Folha - O senhor define o trabalho que fez em Santos como beneficente?
Shainberg -
Meus anos de trabalho lá foram de criação, de diagnóstico. Não falo em beneficência, porque não pensei nisso. Pensei em espalhar meu conhecimento para quem não podia me pagar. Faço beneficência com crianças na AACD [Associação de Assistência à Criança Deficiente] e contribuo com dinheiro para a assistência social do hospital Albert Einstein. Isso é ser beneficente. Em Santos, recebi mais dádivas do que dei!

Folha - Então foi egoísmo?
Shainberg -
Ganhei mais do que dei. Treinei meu raciocínio, que tinha de ser muito rápido, mas não podia perder a qualidade.

Folha - Por que parou de descer a serra?
Shainberg -
Sabe aquela sensação de papel cumprido? Senti que era o momento de parar.

Folha - O que o senhor guarda de bom, tirando os conhecimentos que obteve?
Shainberg -
Houve uma criança com um diagnóstico difícil, que estava muito mal, e a mãe resolveu levá-la a mim. Melhorou muito, mas, infelizmente, faleceu em 2002, em um acidente de carro. Não faz muito tempo sua mãe veio até aqui. Trouxe uma fotografia do menino para eu ver, como se estivesse me abraçando. Ela quis me dizer que estava muito agradecida pela qualidade de vida que dei a ele quando ainda estava vivo.
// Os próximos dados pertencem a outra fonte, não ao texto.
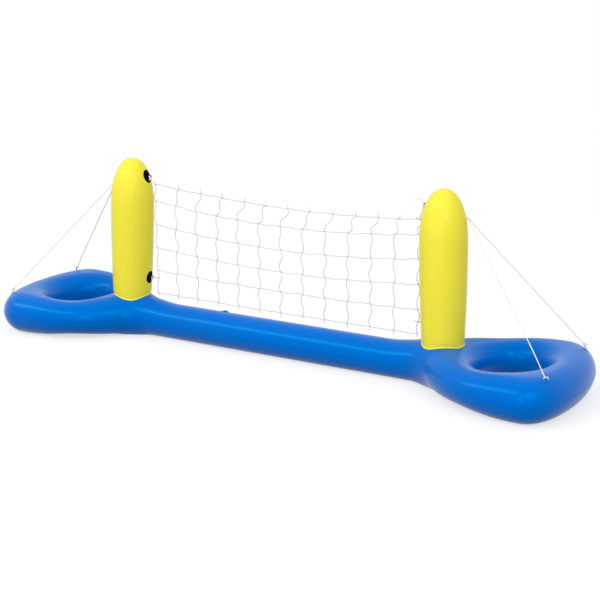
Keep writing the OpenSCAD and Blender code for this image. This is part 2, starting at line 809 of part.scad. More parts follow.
module valve_plug() {
    color("white") {
        translate([0, 0, cap_z]) cylinder(r = lip_r, h = cap_wall, $fn = 48);
        translate([0, 0, cap_z - shank_length])
            cylinder(r = air_r - valve_clearance, h = shank_length, $fn = 40);
    }
}

module on_post(side) {
    at_post(side) at_post_valve() children();
}

// -------------------------------------------------------------------- assembly

base_top_sheet();
base_bottom_sheet();
post_skin(-1);  // left_post_skin
post_skin(1);  // right_post_skin
post_weld_collar(-1);  // left_post_weld_collar
post_weld_collar(1);  // right_post_weld_collar
net_patch(-1, upper_patch_z);  // left_upper_net_patch
net_patch(-1, left_lower_patch_z);  // left_lower_net_patch
net_patch(1, upper_patch_z);  // right_upper_net_patch
net_patch(1, right_lower_patch_z);  // right_lower_net_patch
guy_patch(-1);  // left_guy_patch
guy_patch(1);  // right_guy_patch
ring_tab(-1, -1);  // left_front_ring_tab
ring_tab(-1, 1);  // left_back_ring_tab
ring_tab(1, -1);  // right_front_ring_tab
ring_tab(1, 1);  // right_back_ring_tab
net_mesh();
net_head_cord();
net_foot_cord();
net_tie(-1, upper_patch_z, knot(0, 0));  // left_upper_net_tie
net_tie(-1, left_lower_patch_z, side_cord(0, 0.33));  // left_lower_net_tie
net_tie(1, upper_patch_z, knot(net_columns - 1, 0));  // right_upper_net_tie
net_tie(1, right_lower_patch_z, side_cord(net_columns - 1, 0.5));  // right_lower_net_tie
guy_string(-1);  // left_guy_string
guy_string(1);  // right_guy_string
base_valve_flange();
at_base_valve() valve_stem();  // base_valve_stem
at_base_valve() valve_flap();  // base_valve_flap
at_base_valve() valve_plug();  // base_valve_plug
post_valve_flange(-1);  // left_valve_flange
on_post(-1) valve_stem();  // left_valve_stem
on_post(-1) valve_flap();  // left_valve_flap
on_post(-1) valve_plug();  // left_valve_plug
post_valve_flange(1);  // right_valve_flange
on_post(1) valve_stem();  // right_valve_stem
on_post(1) valve_flap();  // right_valve_flap
on_post(1) valve_plug();  // right_valve_plug
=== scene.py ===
import math

import bmesh
import bpy
import numpy as np
from bpy.props import FloatProperty, FloatVectorProperty, PointerProperty
from mathutils import Matrix, Vector


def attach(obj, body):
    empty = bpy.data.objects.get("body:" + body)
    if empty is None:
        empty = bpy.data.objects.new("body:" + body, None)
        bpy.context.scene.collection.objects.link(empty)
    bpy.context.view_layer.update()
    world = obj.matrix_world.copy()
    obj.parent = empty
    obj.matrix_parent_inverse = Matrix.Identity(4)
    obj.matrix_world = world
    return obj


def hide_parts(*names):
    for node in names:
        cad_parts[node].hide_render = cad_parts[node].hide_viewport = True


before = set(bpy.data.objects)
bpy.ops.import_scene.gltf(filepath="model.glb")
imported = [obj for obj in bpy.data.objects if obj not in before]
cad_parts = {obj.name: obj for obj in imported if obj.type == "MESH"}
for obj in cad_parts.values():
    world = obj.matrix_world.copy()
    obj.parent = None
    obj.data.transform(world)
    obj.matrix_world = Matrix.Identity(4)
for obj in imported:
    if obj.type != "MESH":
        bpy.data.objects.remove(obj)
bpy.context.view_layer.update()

bl_info = {
    "name": "Floating Volleyball Set",
    "version": (1, 0, 0),
    "blender": (4, 5, 0),
    "location": "View3D > Sidebar > Volleyball",
    "description": "Dresses the packed frame of a floating volleyball net with film, cord and valves",
    "category": "Object",
}

BODY = "net_set"
SIDES = ((-1, "left"), (1, "right"))

# The inflated base. All sizes and places are in metres, in the frame's own axes.
HALF_LENGTH = 1.220
TUBE_R, ARM_R, END_R = 0.070, 0.067, 0.0815
OUT_X = HALF_LENGTH - END_R
RING_ROOT_X = OUT_X - 0.4585
CORNER_X = OUT_X - 0.0685
RING_HALF_WIDTH = 0.215
FLARE_X = RING_ROOT_X - 0.2185
HOLE_X, HOLE_HALF_LENGTH, HOLE_HALF_WIDTH = 0.949, 0.116, 0.146
ROOT_BLEND, HOLE_BLEND, HOLE_SLOPE = 0.099, 0.030, 0.060
FLOOR_FLAT = 0.002
FILM_THICKNESS, WELD_THICKNESS = 0.0005, 0.0006

# The posts. Each leans by its own angle towards the net.
POST_X = RING_ROOT_X + 0.008
POST_TOP = 0.717
DOME_HEIGHT, DOME_POWER = 0.192, 2.2
SHOULDER_Z = POST_TOP - DOME_HEIGHT
POST_R, FOOT_R, WELD_R = 0.086, 0.0775, 0.075
WELD_Z, COLLAR_TOP = 0.150, 0.169
LEANS = {-1: math.radians(2.7), 1: math.radians(1.2)}

# The patches on the posts and the tabs on the rings, with the eyes of their loops.
UPPER_PATCH_Z, GUY_PATCH_Z = 0.651, 0.616
LOWER_PATCH_Z = {-1: 0.238, 1: 0.220}
PATCH_TURN = math.radians(8)
NET_PATCH_R, GUY_PATCH_R, TAB_R = 0.025, 0.015, 0.011
PATCH_THICKNESS, TAB_THICKNESS = 0.0011, 0.0009
PAD_LIFT = 0.0002
EYE_R, EYE_REACH = 0.0026, 0.010
NET_LOOP_ROD, SMALL_LOOP_ROD = 0.0022, 0.0010
PATCH_LOOP_SPREAD, TAB_LOOP_SPREAD = 0.0035, 0.0022
TAB_PLACE = (1.150, 0.206)
TAB_TURN = math.atan2(-TAB_PLACE[1], POST_X + POST_R - TAB_PLACE[0])
TAB_EYE_RISE, TAB_EYE_LEAN = 0.019, 0.007

# The strings and ties: how far they reach out of an eye, and their knots and loose ends.
STRING_D = 0.0036
STOPPER_OUT, STRING_OUT = 0.005, 0.00275
BEND = 0.0005
BEND_OUT = STRING_OUT + BEND
THREAD_DROP = 0.001
STOPPER_KNOT, TIE_KNOT, KNOT_ROD = 0.0026, 0.0034, 0.0012
STOPPER_TILT, TIE_TILT = 0.4, 0.5
LONG_TAIL = 0.045
TAIL_R = 0.45 * STRING_D

# The net. Its knots lie in columns and rows, which drop, tilt and sag, and the head cord's slide.
NET_COLUMNS = 13
NET_LEFT, NET_RIGHT, NET_TOP_Z = -0.557, 0.587, 0.621
ROW_DROP = (0, 0.066, 0.161, 0.256, 0.350, 0.444)
ROW_TILT = (0.022, 0.010, 0.005, 0.004, 0.004, 0.001)
ROW_SAG = (0.027, 0.039, 0.037, 0.027, 0.011, 0.003)
LAST_ROW, LAST_COLUMN = len(ROW_DROP) - 1, NET_COLUMNS - 1
HEAD_SLIDE = 0.034
HEAD_SWAY = 1.3
EDGE_SLACK, ROW_SLACK = 0.2, 0.35
STRAND_OUT = 0.002
NET_SEED = 11

# How finely the pieces are drawn.
CORD_SIDES, THIN_SIDES, KNOT_SIDES = 8, 6, 5
KNOT_STEPS, STRAND_STEPS = 24, 9
POST_STEPS, PAD_STEPS = 120, 48
SAME_PLACE = 1e-6


# ---------- settings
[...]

Folha - Então, não era só "egoísmo", gestos como esse também o motivavam?
Shainberg -
Exatamente. É receber do paciente o melhor pedaço de toicinho que pôde comprar embrulhado em papel de pão. Uma vez recebi uma garrafa de uísque, ele deve ter guardado o dinheirinho o ano todo para comprar isso "pro doutor". Isso é fabuloso.

Folha - O senhor acredita que todos os médicos deveriam fazer o mesmo?
Shainberg -
Se cada um pudesse fazer um pouquinho disso já seria bom. Acho que todos deveriam parar de enxergar os pacientes com olhos de "quanto dinheiro vou ganhar". Se pensar assim, o médico deve largar a medicina. Vai contra o preceito médico. Mas nada impede que seja uma profissão em que se ganhe dinheiro. Ele vem naturalmente.